A disputa verbal: a heurística
Sócrates havia desenvolvido um método de pesquisa, que procedia por questões e respostas, chamada dialéctica. A dialéctica socrática consistia, em grande parte, em refutar as teses apresentadas pelo interlocutor. Mas a refutação socrática tinha uma intenção catártica, isto é, purificadora. Sócrates pretendia purificar o interlocutor das opiniões falsas que ele tinha a respeito daquilo que era objecto da pesquisa. Com isso, forçava um novo ponto de partida que permitisse, eventualmente, chegar ao conhecimento da verdade.

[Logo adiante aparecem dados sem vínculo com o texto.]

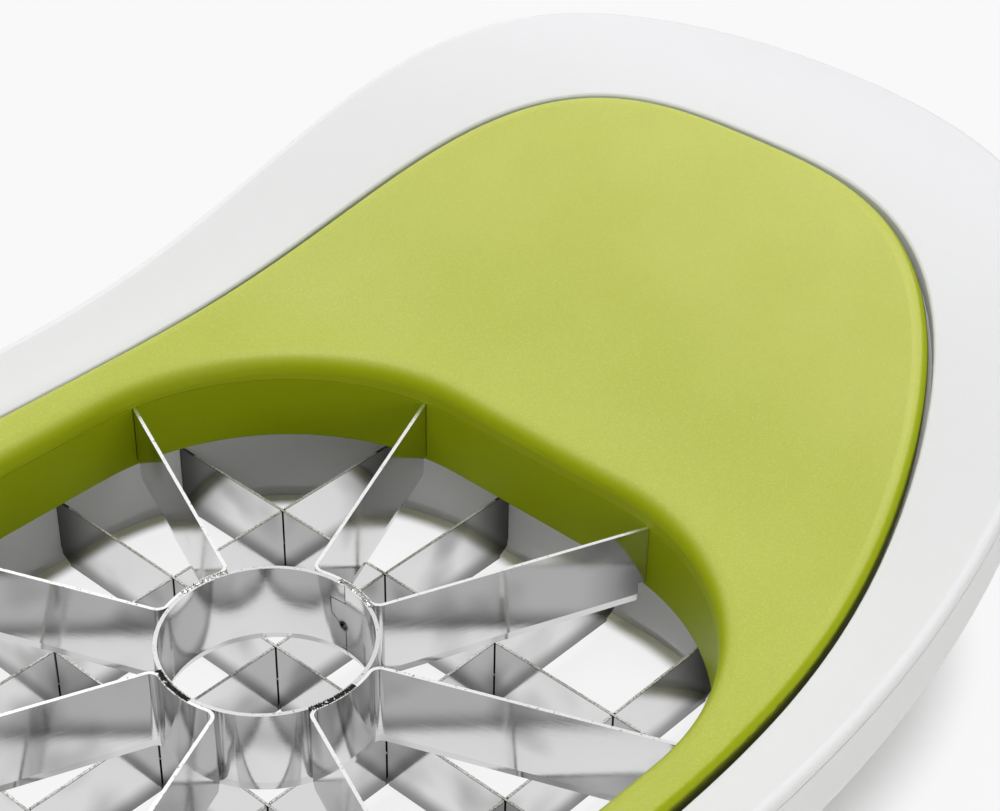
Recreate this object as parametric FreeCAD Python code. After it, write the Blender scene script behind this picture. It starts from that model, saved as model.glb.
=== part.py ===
import FreeCAD
import Part
import math
import os

# Two-in-one apple wedger and chip cutter, pushed down by hand.
# A green apple wedger lies in the recess of a white chip cutter and lifts straight off it.
# Millimetres, +Z up. The origin is on the table, on the axis of the corer.
# The long axis, with the two raised handles, is X.

Vector = FreeCAD.Vector
UP = Vector(0, 0, 1)

# ---------------------------------------------------------------------------
# Driving dimensions
# ---------------------------------------------------------------------------

# Chip grid: strips half-lapped into a square lattice
chip_pitch = 17.0
strips_each_way = 4
strip_thick = 0.3
strip_height = 9.5
strip_edge_above_table = 1.2
strip_bevel = 1.1
strip_nick_height = 0.5
strip_nick_width = 1.2
strip_tab_depth = 2.2
strip_pocket_sill = 0.8
lap_clearance = 0.15
tab_clearance = 0.05

# Apple blades and corer
blade_gap_above_strips = 1.7
blade_height = 10.0
blade_thick = 0.4
blade_bevel = 1.0
edge_thick = 0.08
bend_radius = 1.0
blade_tab_depth = 2.2
blade_free_end_gap = 0.9
vee_count = 4
corer_radius = 11.6
corer_wall = 0.45
corer_clearance = 0.02
corer_seam_width = 0.1
corer_seam_top = 2.4
corer_seam_step = 2.0
corer_seam_side = 2.0
corer_seam_end = 6.3
corer_hole_radius = 0.5
corer_hole_offset = 0.35
corer_hole_depth = 5.6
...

Ao tempo da velhice de Sócrates começaram a surgir sofistas que, talvez remendando a dialéctica socrática, se especializaram em uma técnica de agonística (disputa) verbal, também conhecida como heurística. Ao contrário de Sócrates, esses sofistas não tinham o menor interesse em alcançar conhecimento algum. O que eles queriam era ridicularizar o adversário, confundi-lo, refutá-lo a qualquer preço, ganhando assim a disputa. Para isso, não tinham o menor escrúpulo em viciar os argumentos, criando dessa forma os argumentos conhecidos como argumentos sofísticos, argumentos heurísticos ou simplesmente sofismas.